We are summoned into a vocation that is essentially relational and cooperative. The good God intends — the healing of creation, the flourishing of souls, the march toward shalom — is accomplished not by divine coercion but through divine invitation and human response. That is the rhythm of the Gospel: God reaches; we respond. God empowers; we participate. God invites; we join and now we can say along with Paul
“we understand that, in accordance with the purpose He has called them to, God is working together with those who love Him to bring about the good of all things.”
This is Synergia & Klēsis: the call of God is always an invitation into loving partnership. It is good news not because it absolves us of responsibility, but because it dignifies us with participation—calling us to be co-laborers in the divine work of love.

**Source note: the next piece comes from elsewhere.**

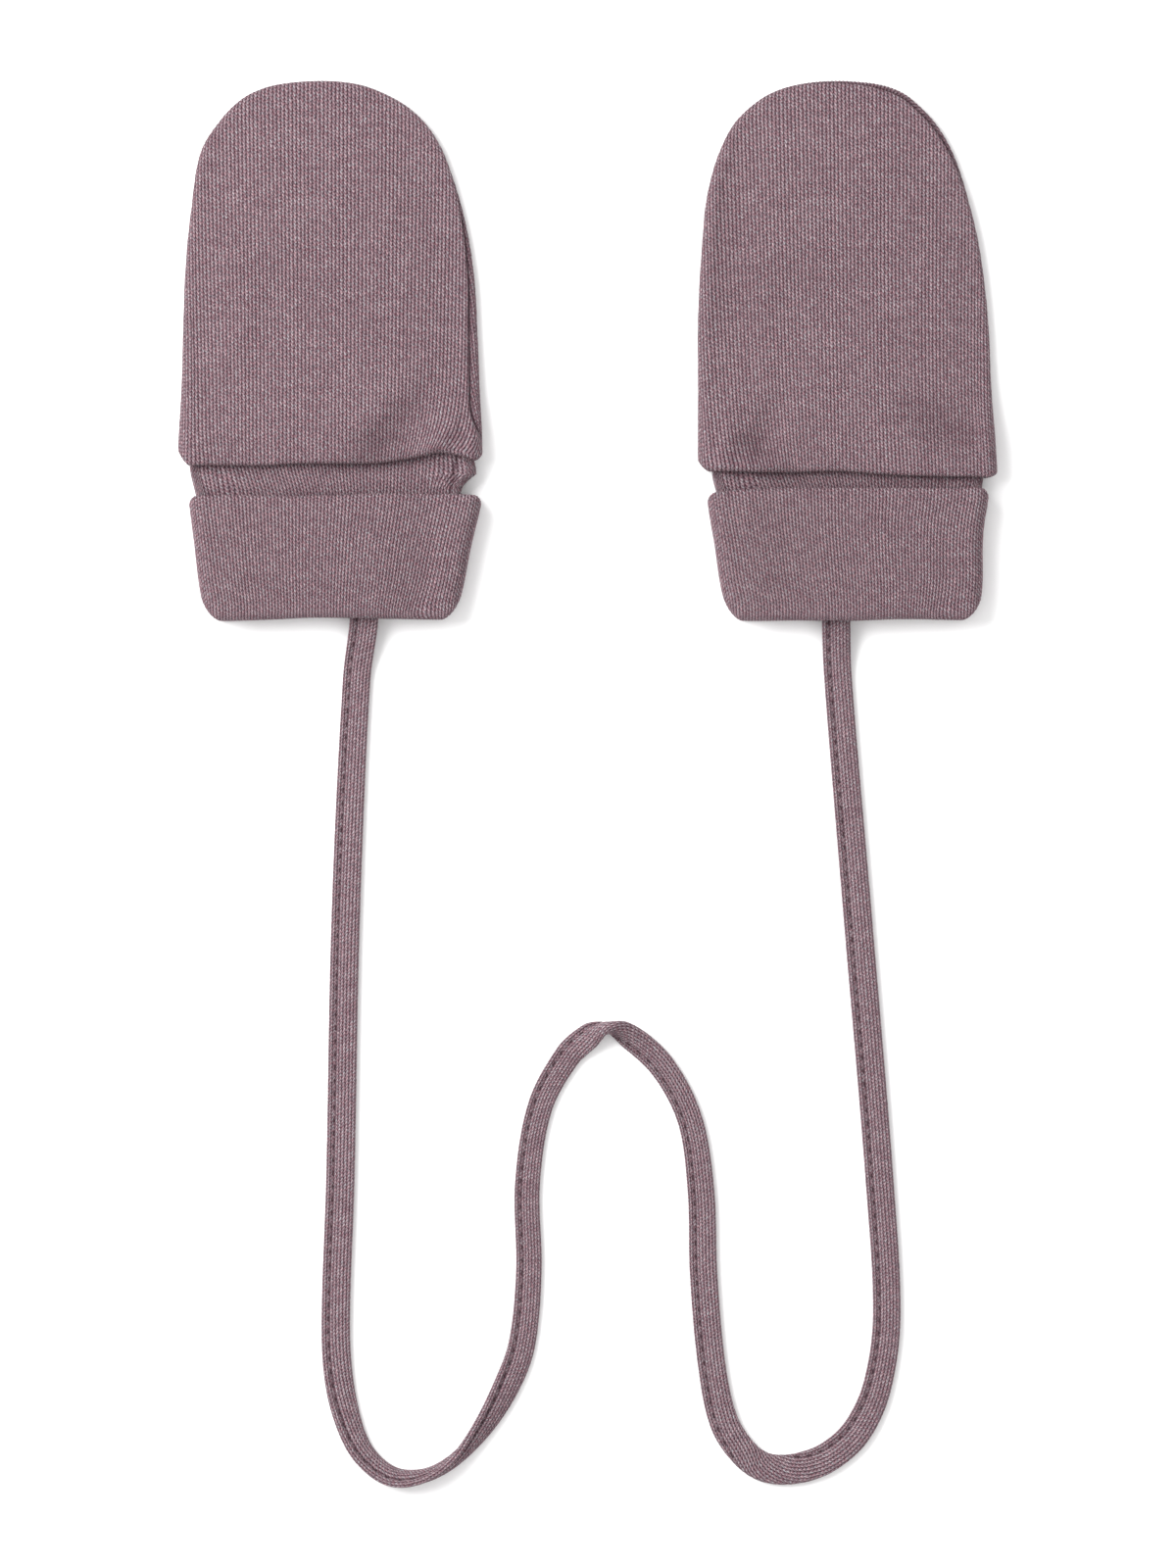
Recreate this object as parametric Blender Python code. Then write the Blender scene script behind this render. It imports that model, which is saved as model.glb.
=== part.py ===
"""A pair of knitted baby mittens that lie flat, tied together by a flat cord.

Blender works in metres here; the sizes below are in millimetres, and MM turns one into the other.
X runs across the pair, Y from the cuffs to the fingertips, and Z up from the surface they lie on.
Each mitten has a front and a back panel, seamed round the sides and the tip, and a cuff of doubled
cloth that is turned up on itself. "Along" is measured up a mitten from the lower fold of its cuff,
"across" from the mitten's own middle line, and "depth" inwards from the outer face of the cloth.
"""

import math
from collections import namedtuple

import bmesh
import bpy
import numpy as np

MM = 0.001

# Driving sizes
MITTEN_LENGTH = 118.9
MITTENS_APART = 112.8
BODY_WALL = 1.0
CUFF_WALL = 1.5
SEAM_GAP = 0.3
CORD_WIDTH = 6.45
CORD_THICKNESS = 2.6

# The hand part is turned under at the wrist, and its turned-in edge is sewn to the cuff.
BODY_FOLD = BODY_WALL + SEAM_GAP / 2
TURNED_IN = 2.2
SEAM_ABOVE_LIP = 3.2
CORNER_REACH = 2.5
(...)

For as the Apostle John also puts this:
“We love because he first loved us” – 1 John 4:19
Takeaway: The call is not merely information about our status. It is an invitation into the work of God. God love and calls; God works with; we respond in love to bring about his loving kingdom on earth as is it in heaven for the good of all creation. That is the gospel’s heartbeat.
Romans 8:28, then, is not about a distant decree, but about divine synergy — the God who calls, loves, and works with us for the good of all creation.